Another possible step is some kind of framework which handles all of these problems automatically. Instead of having to manually manage variables and the synchronization of tasks between clients and servers, one could construct a domain specific language for distributed computing (a superset or subset of javascript which automatically manages the state of variables in loops and such to compile into some kind of client for generic parallelized algorithms). Maybe it’ll do something cool and look at which loop is the optimal one to split up based on the amount of data which needs to be sent across so that it could be minimized.
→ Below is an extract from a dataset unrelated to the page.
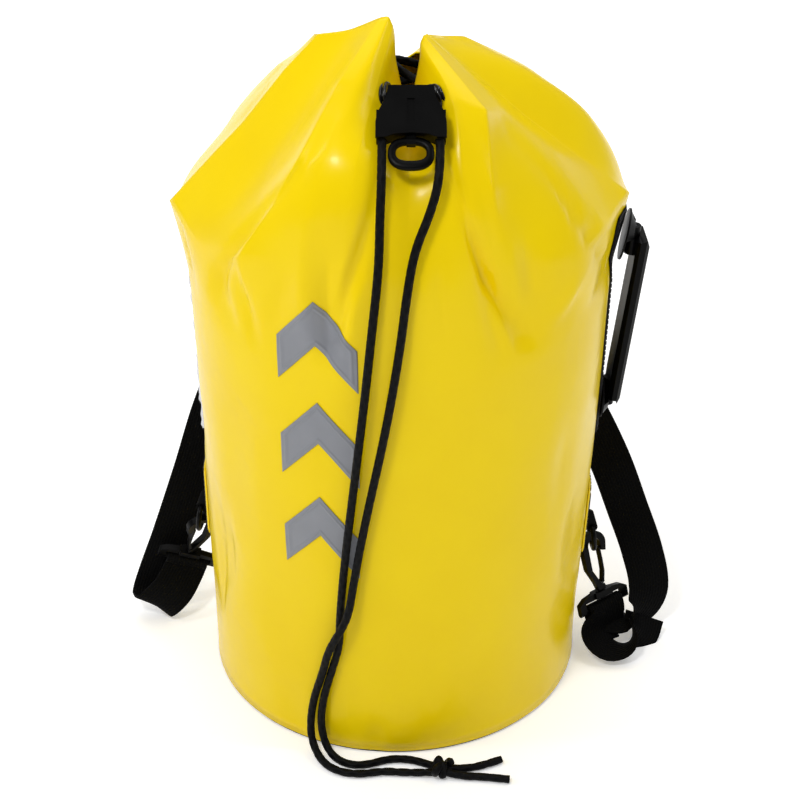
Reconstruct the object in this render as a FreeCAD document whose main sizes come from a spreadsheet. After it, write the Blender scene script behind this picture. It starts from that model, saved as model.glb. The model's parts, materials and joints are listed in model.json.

One of the things I played with while revisiting this project was playing with LLJS, another kind of specialized language which builds upon Javascript. As it’s marketed, the “bastard child of Javascript and C”, which manually manages memory. I was hoping that using a typed language might bring some speed improvements (not really, in this situation). However, LLJS might be a good basis for this auto-magical compiler for synchronous routines into largely parallelized code. However, maybe there are in fact limits to parallel computing, and it’s better to search for specific algorithms which have the right properties. And maybe in the end, the problem of porting it to Javascript and managing the client-server communication fades into a relative triviality.